● Task goal: Copy exactly, please, the lines of the data from its start through the line containing "keep(body, lift, (PLUNGER_BACK, ZERO, ZERO), FROM_WALL)".

● Given material:
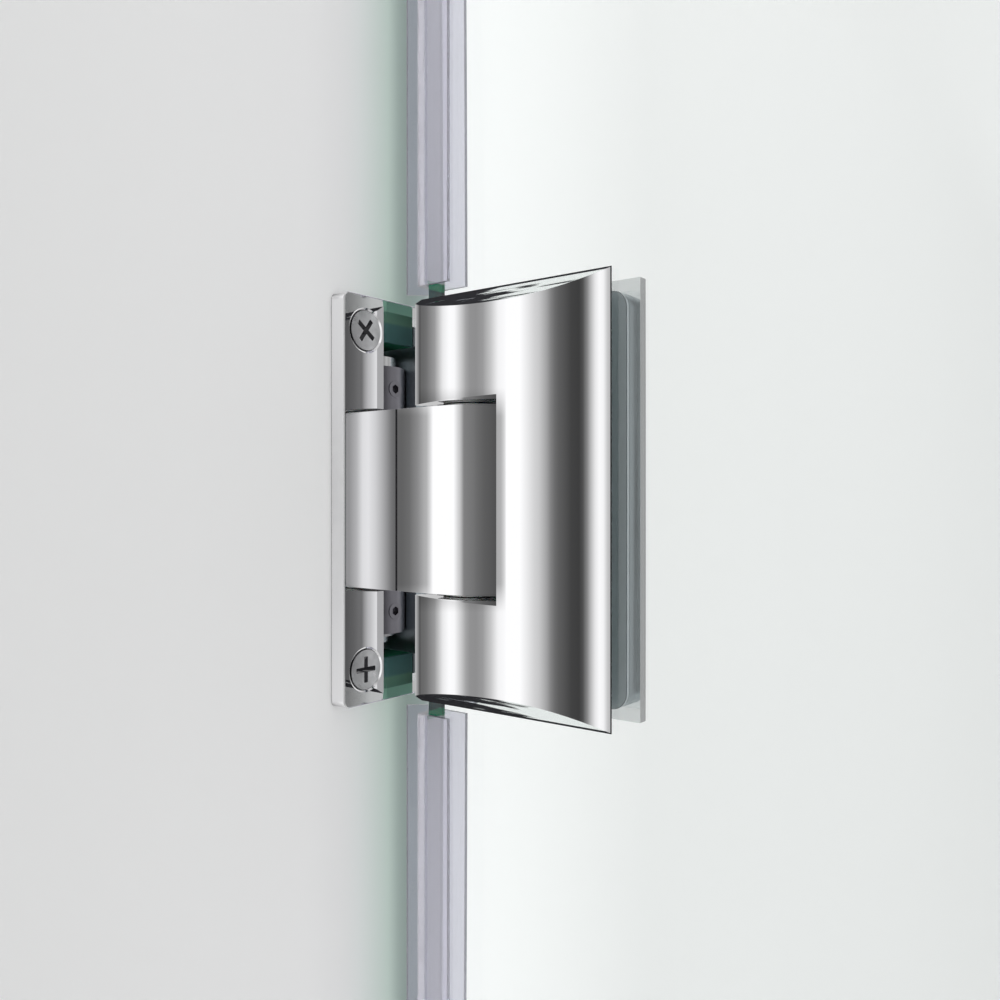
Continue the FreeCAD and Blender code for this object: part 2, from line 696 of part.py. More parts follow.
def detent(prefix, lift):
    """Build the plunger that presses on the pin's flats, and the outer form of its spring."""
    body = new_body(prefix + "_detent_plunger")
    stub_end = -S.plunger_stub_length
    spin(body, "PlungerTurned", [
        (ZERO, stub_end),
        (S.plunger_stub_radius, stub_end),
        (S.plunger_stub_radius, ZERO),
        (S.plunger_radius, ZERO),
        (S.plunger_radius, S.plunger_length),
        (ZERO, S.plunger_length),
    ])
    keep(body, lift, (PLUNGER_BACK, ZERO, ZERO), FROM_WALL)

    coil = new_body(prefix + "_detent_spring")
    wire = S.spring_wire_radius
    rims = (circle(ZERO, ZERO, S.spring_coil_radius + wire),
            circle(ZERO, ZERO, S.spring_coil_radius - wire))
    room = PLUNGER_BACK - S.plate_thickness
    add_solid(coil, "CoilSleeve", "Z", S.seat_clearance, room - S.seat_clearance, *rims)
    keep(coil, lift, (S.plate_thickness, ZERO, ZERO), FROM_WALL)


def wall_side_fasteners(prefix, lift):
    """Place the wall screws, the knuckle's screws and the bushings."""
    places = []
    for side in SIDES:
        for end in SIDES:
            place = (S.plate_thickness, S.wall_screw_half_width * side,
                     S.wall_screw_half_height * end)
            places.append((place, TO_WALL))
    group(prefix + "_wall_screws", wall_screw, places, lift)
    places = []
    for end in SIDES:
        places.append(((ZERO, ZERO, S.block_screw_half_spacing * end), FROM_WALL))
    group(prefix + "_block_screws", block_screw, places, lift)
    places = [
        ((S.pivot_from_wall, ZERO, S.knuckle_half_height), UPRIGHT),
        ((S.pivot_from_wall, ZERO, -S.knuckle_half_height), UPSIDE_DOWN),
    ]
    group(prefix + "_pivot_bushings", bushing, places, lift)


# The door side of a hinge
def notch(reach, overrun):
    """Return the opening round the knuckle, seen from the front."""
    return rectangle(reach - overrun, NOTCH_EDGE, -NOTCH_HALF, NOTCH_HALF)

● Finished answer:
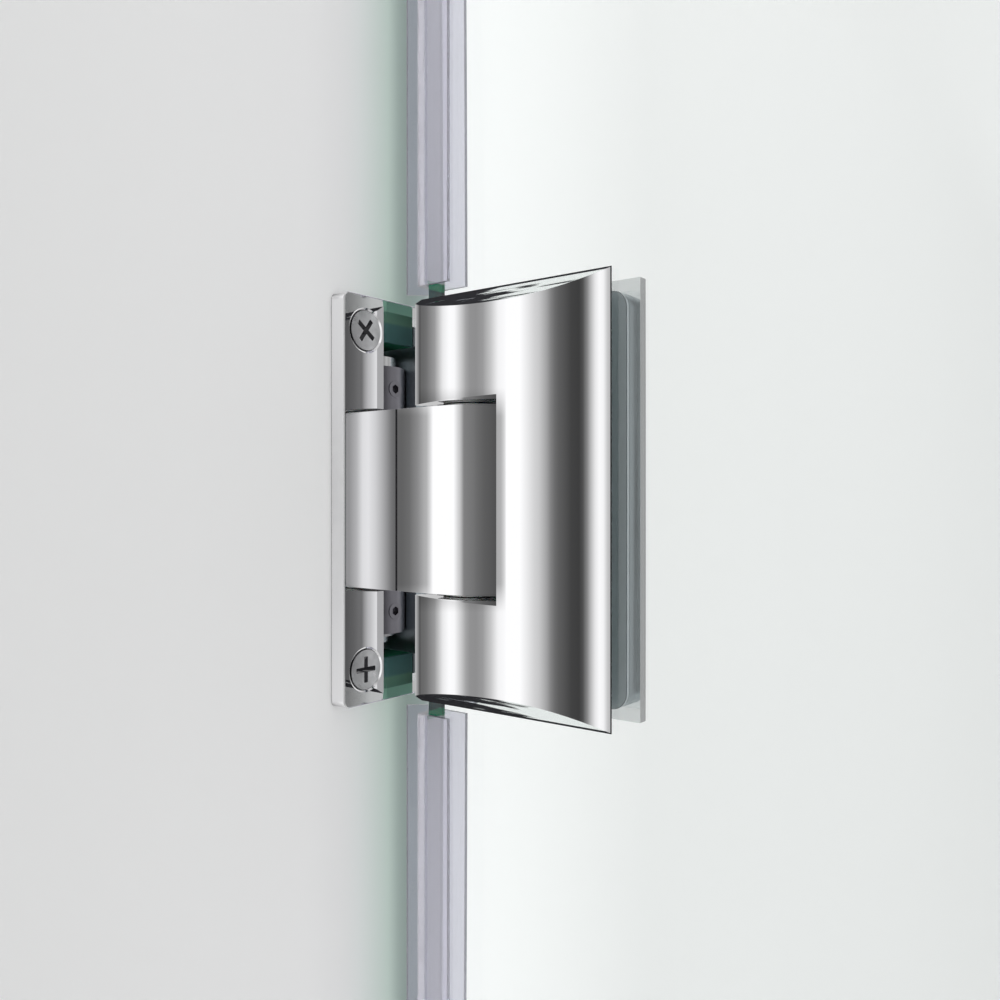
Continue the FreeCAD and Blender code for this object: part 2, from line 696 of part.py. More parts follow.
def detent(prefix, lift):
    """Build the plunger that presses on the pin's flats, and the outer form of its spring."""
    body = new_body(prefix + "_detent_plunger")
    stub_end = -S.plunger_stub_length
    spin(body, "PlungerTurned", [
        (ZERO, stub_end),
        (S.plunger_stub_radius, stub_end),
        (S.plunger_stub_radius, ZERO),
        (S.plunger_radius, ZERO),
        (S.plunger_radius, S.plunger_length),
        (ZERO, S.plunger_length),
    ])
    keep(body, lift, (PLUNGER_BACK, ZERO, ZERO), FROM_WALL)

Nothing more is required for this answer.